When I got there, my step-mother was sitting by his bedside, making her usual effort to get him to communicate.

“Look, Ralph! Your daughter’s here! Open your eyes and say ‘hello’!”

My father lay stoically inert.

“That’s okay,” I said. “Dad, I was thinking I’d read you some poetry. Would you like that?”

He smiled.

“How about Walt Whitman?”

He smiled bigger.

Leaves of Grass?”

Affirmative.

My father was my first teacher of writing, literature, and music. He taught me how to play a Beatles song on the piano. He taught me how to appreciate the imagery and to listen to the cadence and rhythms of words and how to hear the music that emanates from a page of well-written poetry.

He pointed me towards some of the greats…  T.S. Eliot, Anton Chekhov, Henry David Thoreau, and too many others to list here. He regaled me with lengthy, memorized verse from Whitman, Wallace Stevens, and, of course, Shakespeare.

And he critiqued my writing and performances. Always supportive. Always helpful. Always accurate.

I began…

I celebrate myself, and sing myself,

And what I assume you shall assume,

For every atom belonging to me as good belongs to you…

 Seeing that he and I were settled, my stepmother said her good-byes and made her exit.

I continued to read to him.

… Houses and rooms are full of perfumes, the shelves are crowded with perfumes,

I breathe the fragrance myself and know it and like it,

The distillation would intoxicate me also, but I shall not let it…
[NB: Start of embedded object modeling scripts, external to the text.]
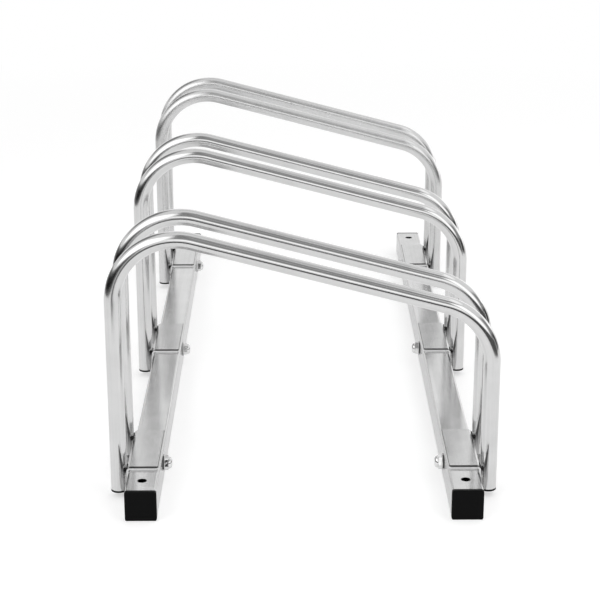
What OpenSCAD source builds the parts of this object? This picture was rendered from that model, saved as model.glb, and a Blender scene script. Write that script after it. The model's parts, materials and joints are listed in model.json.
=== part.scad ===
// Floor rack for three bicycles.
// Two square rails lie on the floor along Y. Each pair of tube hoops holds one wheel, which rolls in
// along X. A folded bracket on each rail carries two hoop legs and is held by one bolt through the rail.
// Origin: middle of the rack at floor level. X across the rack, Y along the rails, Z up.

/* [Rails] */
// Width and height of the square rail section
rail_w = 30; // [26:1:40]
// Wall thickness of the rails
rail_wall = 1.5; // [1:0.1:2.5]
// Outer corner radius of the rail section
rail_corner = 2.5; // [2:0.1:4]
// Width over the outer sides of the two rails
rail_span = 335; // [300:5:420]
// From the rack's front end to the middle of the first hoop
front_margin = 57; // [48:1:100]
// From the middle of the last hoop to the rack's back end
back_margin = 72; // [48:1:100]

/* [Rail caps] */
// Thickness of the cap's head, outside the rail
cap_head = 4; // [3:0.5:6]
// Rounding of the head's outer edges
cap_edge = 1; // [0.4:0.1:1.5]
// Length of the part that is pushed into the rail
cap_insert = 14; // [8:1:16]
// Wall thickness of the pushed-in part
cap_wall = 1.6; // [1:0.1:2.5]
// Height of the fins that grip the rail's inner walls
cap_fin_h = 1.8; // [1:0.1:3]
// Thickness of one fin
cap_fin_t = 1.2; // [0.8:0.1:1.6]
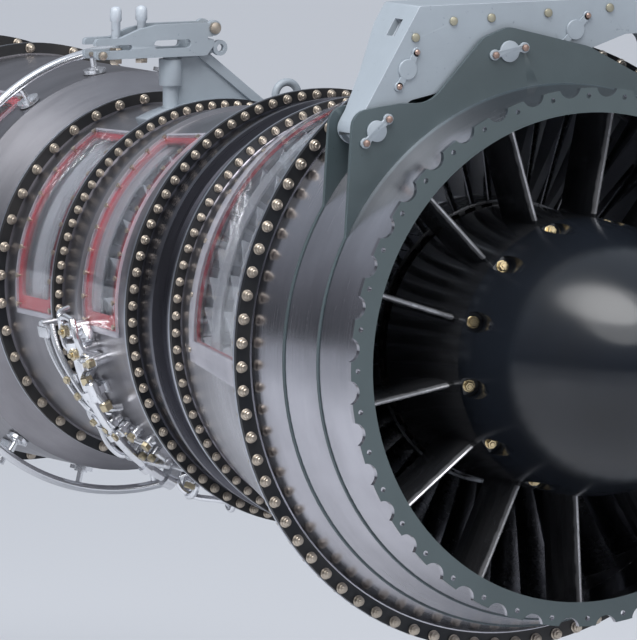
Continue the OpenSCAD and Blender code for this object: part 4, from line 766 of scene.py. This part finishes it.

When I got to the end of stanza 14, he opened his eyes and held up his hand to stop me.

I was surprised to see him so alert.

“What is it, Dad?”

He gestured with his finger, “Go back to the beginning.”

So, I did.

I celebrate myself, and sing myself,

And what I assume you shall assume,

For every atom belonging to me as good belongs to you…

I got a few verses down into the first stanza, and once again, the hand went up. And with his gestures and whispers of broken phrases, he managed to communicate, “More emotion. Put more feeling into it.”

So, I did.

…Have you reckon’d a thousand acres much? have you reckon’d the earth much?

Have you practis’d so long to learn to read?

Have you felt so proud to get at the meaning of poems?…

“Stop,” Dad gestured. “Back to the beginning.”

And with the virtuoso of a master conductor, connecting gestures with words, he communicated to me, “Don’t stop at the end of a line. Keep the words flowing through the verse.”

So, I did.

I celebrate myself, and sing myself,

And what I assume you shall assume,

For every atom belonging to me as good belongs to you…

 “Better?”

He nodded.

I was glad.

After years of watching his decline, and having fewer and fewer conversations about literature, music, philosophy, until they just stopped, I am so grateful to have had this moment with him.

It is a memory I will cherish forever.

The Bottom Line is This: I had a business coach who once told me, “There’s a last time for everything, and we usually don’t know which time will be it.” I am grateful that, on this occasion, I was fortunate to know and wise enough to savor the moment.